The colourful, sometimes outspoken tailback spent five seasons in Montreal, helping the club win two straight Grey Cup titles. But he left the Alouettes in the off-season to sign a multi-year deal as a free agent with the Hamilton Tiger-Cats.
Cobourne will face his former team for the first time Friday when the Ticats (2-2) host the Alouettes (3-1) at Ivor Wynne Stadium (TSN, 6:30pm et/3:30pm pt).
"It's just another game," Cobourne said Thursday. "Don't get me wrong, I want to win but I don't know what the feeling is when you play your former team.
"I don't have that feeling of hate or anger or I want to beat them because of this or that. I just feel like it's just another game and I want to go out and play my best and help my team try to win it."
Cobourne, 32, began his CFL career as a linebacker with Montreal but became the club's starting running back in 2008. He registered 1,557 all-purpose yards that season and was an East Division all-star before earning CFL honours in 2009 with 1,214 rushing yards and 13 touchdowns. Cobourne capped that season off nicely as the MVP of the Als' 28-27 Grey Cup win over Saskatchewan.
The five-foot-eight, 200-pound Cobourne ran for 956 yards in 2010, averaging 5.2 yards a carry. And once again he finished his season celebrating a Grey Cup title following Montreal's 21-18 victory over Saskatchewan.
"It was just business," Cobourne said of his departure from Montreal. "I'm not taking it personal at all because I feel I won in the whole deal."
Hamilton signed Cobourne to not only strengthen its run game but more importantly give the club more of a swagger. The Ticats have finished second in the East Division behind Montreal the last two years and figured adding players like Cobourne who've experienced success and know what it takes to win will help catapult the club to is first Grey Cup appearance since winning it in '99.
After dropping their first two games of the season, Hamilton is back at .500. Cobourne ran for 100 yards on 14 carries and scored his first two TDs with the Ticats in their 39-31 road win over the B.C. Lions last weekend. It was Cobourne's 13th career 100-yard rushing performance.
Cobourne has anchored Hamilton's run game this season, standing third in the CFL with 264 yards. He's averaging 5.5 yards per carry and has added 11 catches for 83 yards.
Montreal is coming off a 27-24 loss to the Saskatchewan Roughriders, a game that saw veteran quarterback Anthony Calvillo leave with blurred vision after being hit. But Calvillo will return under centre Friday night.
Offensive lineman Josh Bourke (knee) and receiver Kerry Watkins will also be in Montreal's lineup. Watkins will be making his season debut after recovering from sinus surgery to remove his adenoids.

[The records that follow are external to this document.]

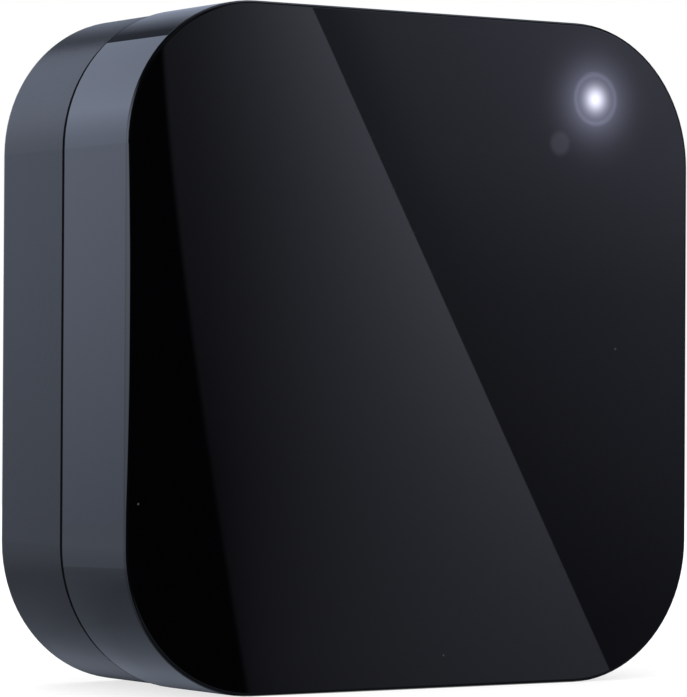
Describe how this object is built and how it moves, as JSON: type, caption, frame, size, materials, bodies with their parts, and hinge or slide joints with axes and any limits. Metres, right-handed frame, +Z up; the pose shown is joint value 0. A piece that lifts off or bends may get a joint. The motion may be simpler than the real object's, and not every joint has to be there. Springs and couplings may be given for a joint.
{
  "type": "infrared remote controller hub",
  "caption": "Upright square hub that relays radio commands to household appliances as infrared, with a gloss cover, a satin rear housing, a status light, a reset key and a power socket.",
  "frame": {"origin": "centre of the overall box at its lowest level, which is the bottom wall that the hub stands on", "axes": "+X to the right of someone facing the hub, +Y from the gloss front face to the back, +Z up"},
  "size_m": [0.096, 0.037, 0.096],
  "materials": {
    "gloss_cover": "gloss",
    "smoked_guide": "gloss",
    "satin_housing": "satin",
    "key_plastic": "satin",
    "foot_rubber": "matt",
    "screw_steel": "zinc plated",
    "board_laminate": "satin",
    "module_laminate": "satin",
    "clear_resin": "clear gloss",
    "tinned_wire": "tinned",
    "black_resin": "matt",
    "white_resin": "gloss",
    "chip_ceramic": "matt",
    "tinplate": "bright",
    "gilt_track": "bright",
    "capacitor_can": "bright",
    "socket_steel": "nickel plated"
  },
  "bodies": {
    "case": {"front_cover": "gloss_cover", "status_light_guide": "smoked_guide", "rear_housing": "satin_housing", "rubber_feet": "foot_rubber", "case_screws": "screw_steel", "board_screws": "screw_steel", "main_board": "board_laminate", "ir_emitters": "clear_resin", "ir_emitter_legs": "tinned_wire", "ir_receiver": "black_resin", "ir_receiver_legs": "tinned_wire", "status_led": "white_resin", "led_resistors": "chip_ceramic", "driver_transistors": "black_resin", "radio_module": "module_laminate", "radio_shield": "tinplate", "radio_antenna": "gilt_track", "voltage_regulator": "black_resin", "reservoir_capacitor": "capacitor_can", "capacitor_legs": "tinned_wire", "controller_ic": "black_resin", "crystal": "tinplate", "chip_capacitors": "chip_ceramic", "usb_shell": "socket_steel", "usb_insulator": "black_resin", "usb_contacts": "gilt_track", "switch_body": "black_resin", "switch_plate": "socket_steel"},
    "reset_button": {"reset_key": "key_plastic", "switch_plunger": "key_plastic"}
  },
  "joints": [
    {"name": "reset_press", "type": "slide", "parent": "case", "child": "reset_button", "axis": [0, -1, 0], "range_m": [0, 0.0003], "stiffness_N_per_m": 3000}
  ]
}
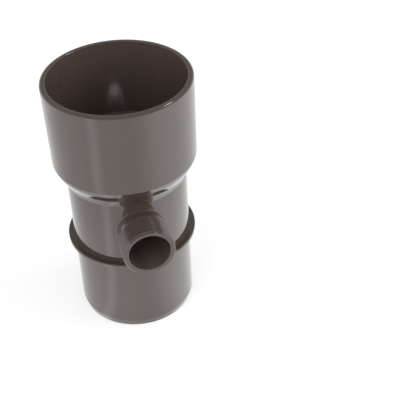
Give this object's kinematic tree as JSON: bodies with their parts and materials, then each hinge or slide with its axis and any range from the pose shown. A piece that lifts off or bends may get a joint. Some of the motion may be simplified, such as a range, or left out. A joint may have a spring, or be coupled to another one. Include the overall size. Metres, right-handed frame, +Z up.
{
  "type": "rainwater diverter",
  "caption": "Round downpipe rainwater diverter: upper socket, shoulder, tube with a threaded hose outlet, seating collar and lower spigot, with a catching trough inside.",
  "frame": {"origin": "on the pipe's axis, level with the underside of the collar, which rests on the end of the lower pipe", "axes": "+Z up the pipe, towards the upper socket; the hose outlet points along -Y"},
  "size_m": [0.0744, 0.0861, 0.1383],
  "materials": {
    "body": "glossy chocolate-brown rigid plastic, as moulded"
  },
  "bodies": {
    "root": {"diverter_body": "body"}
  },
  "joints": []
}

A factor in Montreal's favour is the visiting team has won 10 of the first 16 games to start the CFL season, a 62.5 per cent winning clip. Last year, the road teams won just 42 per cent of the time (30-of-72 games).
Cobourne isn't a complete picture of health, either. He's sporting a nasty turf burn on his knee that he says is painful but not enough to force him to the sidelines.
"No, not at all," he said.
While Cobourne harbours no resentment towards his former team, Friday's game will undoubtedly feature no shortage of on-field chatter. Cobourne is an emotional player who's not afraid to speak his mind during a game and Montreal cornerback Dwight Anderson is among the CFL's best when it comes to trash-talking.
"Oh yeah, we're definitely going to talk," Cobourne said. "That makes you play better, at least it does for me.
"When I'm talking, I play better than if I was sitting there and bored. They're going to play harder so in turn that's going to make me play harder."